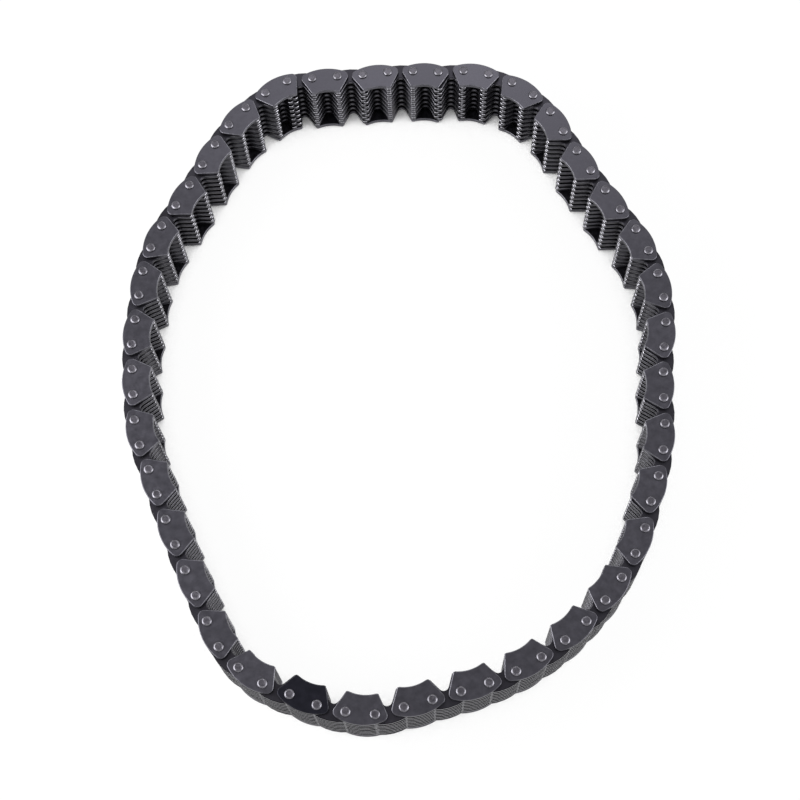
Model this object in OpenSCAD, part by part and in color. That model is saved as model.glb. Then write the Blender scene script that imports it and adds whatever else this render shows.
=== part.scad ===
// Inverted-tooth chain loop for a power take-off drive, lying on its side.
// Every second link is a guide link: two guide plates outside, toothed plates between,
// and two pins through them all. The links between are inner links, whose toothed
// plates lie between the guide link's plates and turn on its pins.
// Millimetres, +Z up, pins upright, origin at the middle of the loop on the surface
// that the lower pin heads stand on.

/* [Chain] */
// Distance between neighbouring pins
pitch = 9.525; // [8.5:0.025:12.7]
// Thickness of every plate
plate_t = 1.45; // [1:0.05:2.5]
// Air between one plate and the next in the stack
plate_gap = 0.045; // [0.04:0.005:0.2]
// Toothed plates in an inner link
inner_count = 8; // [3:1:12]

/* [Plate outline] */
// Height of the arched back behind the pin line, at mid plate
back_h = 3.8; // [3.2:0.05:4.6]
// Radius of the arched back
back_r = 17.2; // [12:0.1:30]
// How far the flank stands beyond the pin, measured on the pin line
flank_reach = 4.3; // [3.6:0.05:4.5]
// Slant of the outer flanks
flank_angle = 30; // [24:0.5:33]
// Radius of the plate's ends, between flank and back
end_r = 2; // [1.2:0.05:2.4]
// Height of the toe tips above the pin line
toe_h = 6.7; // [5.5:0.05:7.2]
// Width of the flat on each toe tip
toe_w = 1.4; // [0.9:0.05:2]
// Radius on the corners of a toe tip and of a guide plate
tip_r = 0.35; // [0.2:0.05:0.45]
// Height of the crotch root above the pin line
crotch_h = 1.85; // [1:0.05:2.6]
// Radius of the crotch root
crotch_r = 1.7; // [1:0.05:2]
// Depth of the hollow in the guide plate's inner edge
hollow_d = 0.8; // [0.3:0.05:1.5]
// Width of the straight edge between a guide plate's corner and the hollow
corner_w = 0.7; // [0.6:0.05:1.5]

/* [Pins] */
// Diameter of a pin
pin_d = 2.9; // [2:0.05:3.1]
// Diameter of the closed head at each end of a pin
head_d = 3.4; // [3.2:0.05:4.2]
// Height of a pin head
head_h = 0.7; // [0.4:0.05:1.5]
// Rounding of a pin head's rim
head_r = 0.25; // [0.1:0.05:0.35]
// Radial clearance of a pin in its own guide link
pin_fit = 0.03; // [0.025:0.005:0.1]
// Radial clearance of a pin in an inner link, where it turns
turn_fit = 0.05; // [0.03:0.005:0.15]
// Radial clearance at the pivot that is open, where the loop is joined
open_fit = 0.15; // [0.1:0.01:0.2]
// Play between a pin head and the guide plate that it holds
head_gap = 0.03; // [0.025:0.005:0.2]

/* [Lay] */
// Direction of the joining link, in degrees from +X
first_heading = -24.5; // [-180:0.5:180]

/* [Hidden] */
$fn = 64;
// How the loop lies: runs of [pivots, bend of each in degrees], towards the teeth if
// positive, going round from the joining link. They add up to one whole turn.
RUNS = [
    [2, 8], [1, 19], [3, 1], [7, 6], [2, 8], [1, -4], [3, 6], [3, -2], [5, 8], [5, -1],
    [5, 13], [1, -6], [2, 5], [1, -4], [2, 2], [1, 26], [3, 9], [1, 4], [3, -1], [3, 8],
    [2, 1], [1, 8], [2, 1], [2, 8], [1, -2], [6, 1], [1, 18], [2, 12], [1, 0]
];
// Links in a repeat: a guide link, an inner link, and a pair that share a piece
REPEAT = 4;
// How far a cutting tool runs past what it cuts
OVER = 1;
// Corrections that bring the loop's end onto its start
CORRECTIONS = 5;

// Heights in the stack
STACK = 2 * inner_count + 1;
STEP = plate_t + plate_gap;
STACK_Z = head_h + head_gap;
STACK_H = STACK * plate_t + (STACK - 1) * plate_gap;
CHAIN_H = STACK_H + 2 * STACK_Z;

// Plate outline: the left flank line, its outward normal and its direction
FLANK_FOOT = [-flank_reach, 0];
FLANK_OUT = [-cos(flank_angle), sin(flank_angle)];
FLANK_UP = [sin(flank_angle), cos(flank_angle)];
FLANK_LOW = FLANK_FOOT - (back_h + OVER) / cos(flank_angle) * FLANK_UP;
BACK_C = [pitch / 2, back_r - back_h];
// Centre of the rounded end, which touches the flank and the back
END_FROM = FLANK_FOOT - end_r * FLANK_OUT - BACK_C;
END_HALF = END_FROM * FLANK_UP;
END_S = -END_HALF - sqrt(END_HALF * END_HALF - END_FROM * END_FROM + pow(back_r - end_r, 2));
END_C = BACK_C + END_FROM + END_S * FLANK_UP;
END_ON_FLANK = END_C + end_r * FLANK_OUT;
END_ON_BACK = BACK_C + back_r * unit(END_C - BACK_C);
// Toe tip, from the outer flank's corner to the inner flank's
TOE_OUT = [toe_h * tan(flank_angle) - flank_reach, toe_h];
TOE_IN = TOE_OUT + [toe_w, 0];
// Crotch root circle, and the inner flank that runs from the toe tip to touch it
CROTCH_C = [pitch / 2, crotch_h + crotch_r];
CROTCH_SIDE = CROTCH_C - TOE_IN;
INNER_DIR = atan2(CROTCH_SIDE[1], CROTCH_SIDE[0]) - asin(crotch_r / norm(CROTCH_SIDE));
INNER_DOWN = [cos(INNER_DIR), sin(INNER_DIR)];
CROTCH_TOUCH = TOE_IN + INNER_DOWN * (CROTCH_SIDE * INNER_DOWN);
CROTCH_MOUTH = TOE_IN - OVER * INNER_DOWN;
// Hollow in the guide plate's inner edge
HOLLOW_HALF = pitch / 2 - TOE_OUT[0] - corner_w;
HOLLOW_R = (HOLLOW_HALF * HOLLOW_HALF + hollow_d * hollow_d) / (2 * hollow_d);

// Lay of the loop: headings of the links, closed by a smooth correction
BENDS = [for (r = RUNS) each [for (i = [1 : r[0]]) r[1]]];
LINKS = len(BENDS);
ROUGH = [for (i = 0, h = first_heading; i < LINKS; h = h + BENDS[i], i = i + 1) h];
function swayed(b) =
    [for (i = [0 : LINKS - 1]) ROUGH[i] + b[0] * cos(360 * i / LINKS) + b[1] * sin(360 * i / LINKS)];
function sum(list, i = 0) = i == len(list) ? 0 * list[0] : list[i] + sum(list, i + 1);
function slope(h, part) =
    sum([for (i = [0 : LINKS - 1]) part(360 * i / LINKS) * PI / 180 * [-sin(h[i]), cos(h[i])]]);
function newton(b, gap, u, v) =
    b - [gap[0] * v[1] - gap[1] * v[0], u[0] * gap[1] - u[1] * gap[0]] / (u[0] * v[1] - u[1] * v[0]);
function settled(b, left) =
    left == 0 ? b
    : let (h = swayed(b), gap = sum([for (a = h) [cos(a), sin(a)]]))
      settled(newton(b, gap, slope(h, function (a) cos(a)), slope(h, function (a) sin(a))), left - 1);
HEADINGS = swayed(settled([0, 0], CORRECTIONS));
function along(a) = pitch * [cos(a), sin(a)];
WALK = [for (i = 0, p = [0, 0]; i < LINKS; p = p + along(HEADINGS[i]), i = i + 1) p];
MIDDLE = [for (k = [0, 1]) (max([for (p = WALK) p[k]]) + min([for (p = WALK) p[k]])) / 2];
PINS = [for (p = WALK) p - MIDDLE];

function unit(v) = v / norm(v);
function mirrored(p) = [pitch - p[0], p[1]];
function wrap(i) = (i + LINKS) % LINKS;
function numbered(name, i) = str(name, i < 10 ? "0" : "", i);

JOINING = [
    "joining_plates", "joining_guide_top", "joining_guide_bottom",
    "joining_pin_a", "joining_pin_b"
];
GUIDE_AT = [REPEAT : REPEAT : LINKS - 1];
INNER_AT = [1 : REPEAT : LINKS - 1];
PAIR_AT = [2 : REPEAT : LINKS - 1];

// What a rounding of radius r takes off outside its circle, between two points of touch
module round_waste(centre, touch_a, touch_b, r) {
    difference() {
        polygon([
            centre, touch_a, 3 * touch_a - 2 * centre,
            3 * touch_b - 2 * centre, touch_b
        ]);
        translate(centre) circle(r);
    }
}

// The same for a straight corner at k, whose edges run along directions u and v
module corner_waste(k, u, v, r) {
    half = acos(u * v) / 2;
    round_waste(k + unit(u + v) * r / sin(half), k + u * r / tan(half), k + v * r / tan(half), r);
}

// Everything that is mirrored from one end of a plate to the other
module both_ends() {
    children();
    translate([pitch, 0]) mirror([1, 0]) children();
}

// Outline that toothed plates and guide plates share: arched back, round ends, flanks
module blank() {
    difference() {
        intersection() {
            translate(BACK_C) circle(back_r, $fn = 180);
            polygon([FLANK_LOW, TOE_OUT, mirrored(TOE_OUT), mirrored(FLANK_LOW)]);
        }
        both_ends() {
            round_waste(END_C, END_ON_FLANK, END_ON_BACK, end_r);
            corner_waste(TOE_OUT, -FLANK_UP, [1, 0], tip_r);
        }
    }
}

module pin_holes(left_r, right_r) {
    circle(left_r);
    translate([pitch, 0]) circle(right_r);
}

// Toothed plate: two toes that seat in the sprocket, with the crotch between them
module toothed_plate(left_r, right_r) {
    linear_extrude(plate_t) difference() {
        blank();
        pin_holes(left_r, right_r);
        translate(CROTCH_C) circle(crotch_r);
        polygon([
            CROTCH_C, CROTCH_TOUCH, CROTCH_MOUTH,
            mirrored(CROTCH_MOUTH), mirrored(CROTCH_TOUCH)
        ]);
        both_ends() corner_waste(TOE_IN, [-1, 0], INNER_DOWN, tip_r);
    }
}

// Guide plate: no teeth, so that it laps the side of the sprocket
module guide_plate() {
    linear_extrude(plate_t) difference() {
        blank();
        pin_holes(pin_d / 2 + pin_fit, pin_d / 2 + pin_fit);
        translate([pitch / 2, toe_h - hollow_d + HOLLOW_R]) circle(HOLLOW_R, $fn = 180);
    }
}

// Half section of a pin head, closed over the guide plate, with its rim rounded
module head_section() {
    square([head_d / 2 - head_r, head_h]);
    translate([0, head_r]) square([head_d / 2, head_h - head_r]);
    translate([head_d / 2 - head_r, head_r]) circle(head_r);
}

// Pin with a closed head at both ends, turned about its own axis
module pin() {
    rotate_extrude() {
        square([pin_d / 2, CHAIN_H]);
        head_section();
        translate([0, CHAIN_H]) mirror([0, 1]) head_section();
    }
}

// Puts a child in a link's own frame: first pin at the origin, next pin along +X
module at_link(i) {
    translate(PINS[i]) rotate(HEADINGS[i]) children();
}

module layer(k) {
    translate([0, 0, STACK_Z + k * STEP]) children();
}

module guide_row(i) {
    color("#47464b") at_link(i) for (k = [2 : 2 : STACK - 3])
        layer(k) toothed_plate(pin_d / 2 + pin_fit, pin_d / 2 + pin_fit);
}

module guide_plates(i, layers, tint) {
    color(tint) at_link(i) for (k = layers) layer(k) guide_plate();
}

module link_pin(i) {
    color("#77757c") translate(PINS[wrap(i)]) pin();
}

module guide_link(i) {
    guide_row(i);
    guide_plates(i, [0, STACK - 1], "#57565c");
    link_pin(i);
    link_pin(i + 1);
}

module inner_link(i) {
    last_fit = i == LINKS - 1 ? open_fit : turn_fit;
    color("#47464b") at_link(i) for (k = [1 : 2 : STACK - 2])
        layer(k) toothed_plate(pin_d / 2 + turn_fit, pin_d / 2 + last_fit);
}

module link_pair(i) {
    guide_link(i);
    inner_link(i + 1);
}

guide_row(0);  // joining_plates
guide_plates(0, [STACK - 1], "#1d1c1f");  // joining_guide_top
guide_plates(0, [0], "#57565c");  // joining_guide_bottom
link_pin(0);  // joining_pin_a
link_pin(1);  // joining_pin_b
for (i = GUIDE_AT) guide_link(i);
for (i = INNER_AT) inner_link(i);
for (i = PAIR_AT) link_pair(i);
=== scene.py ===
"""Looks of a power take-off chain: an inverted-tooth drive chain that lies on its side in a closed loop.

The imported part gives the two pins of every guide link. Each link is then built on its own two pins from
the outlines of its plates, and its plates and pins are set out in rows. Lengths are millimetres unless a
name ends in _m, and everything that reaches a mesh is turned to metres.
"""

from __future__ import annotations

import logging
import math
from dataclasses import dataclass, field
from enum import Enum

import bmesh
import bpy
from mathutils import Matrix, Vector

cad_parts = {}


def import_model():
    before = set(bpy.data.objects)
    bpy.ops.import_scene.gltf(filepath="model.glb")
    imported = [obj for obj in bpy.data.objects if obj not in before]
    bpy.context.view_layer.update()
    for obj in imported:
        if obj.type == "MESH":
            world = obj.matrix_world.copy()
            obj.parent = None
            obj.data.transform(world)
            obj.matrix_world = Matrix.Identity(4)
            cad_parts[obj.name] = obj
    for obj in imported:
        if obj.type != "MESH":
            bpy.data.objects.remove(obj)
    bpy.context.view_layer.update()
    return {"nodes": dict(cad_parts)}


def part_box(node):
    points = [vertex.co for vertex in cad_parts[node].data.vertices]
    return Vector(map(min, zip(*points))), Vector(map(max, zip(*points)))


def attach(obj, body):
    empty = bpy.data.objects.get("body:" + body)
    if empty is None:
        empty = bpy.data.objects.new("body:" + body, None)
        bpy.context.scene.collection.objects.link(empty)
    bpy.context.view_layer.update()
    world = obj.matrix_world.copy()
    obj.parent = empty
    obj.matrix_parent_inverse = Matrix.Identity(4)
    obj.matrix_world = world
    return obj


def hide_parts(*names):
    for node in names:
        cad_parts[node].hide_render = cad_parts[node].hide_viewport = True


log = logging.getLogger("chain")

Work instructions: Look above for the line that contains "before = set(bpy.data.objects)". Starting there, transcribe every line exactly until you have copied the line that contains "obj.parent = None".

Task result:
    before = set(bpy.data.objects)
    bpy.ops.import_scene.gltf(filepath="model.glb")
    imported = [obj for obj in bpy.data.objects if obj not in before]
    bpy.context.view_layer.update()
    for obj in imported:
        if obj.type == "MESH":
            world = obj.matrix_world.copy()
            obj.parent = None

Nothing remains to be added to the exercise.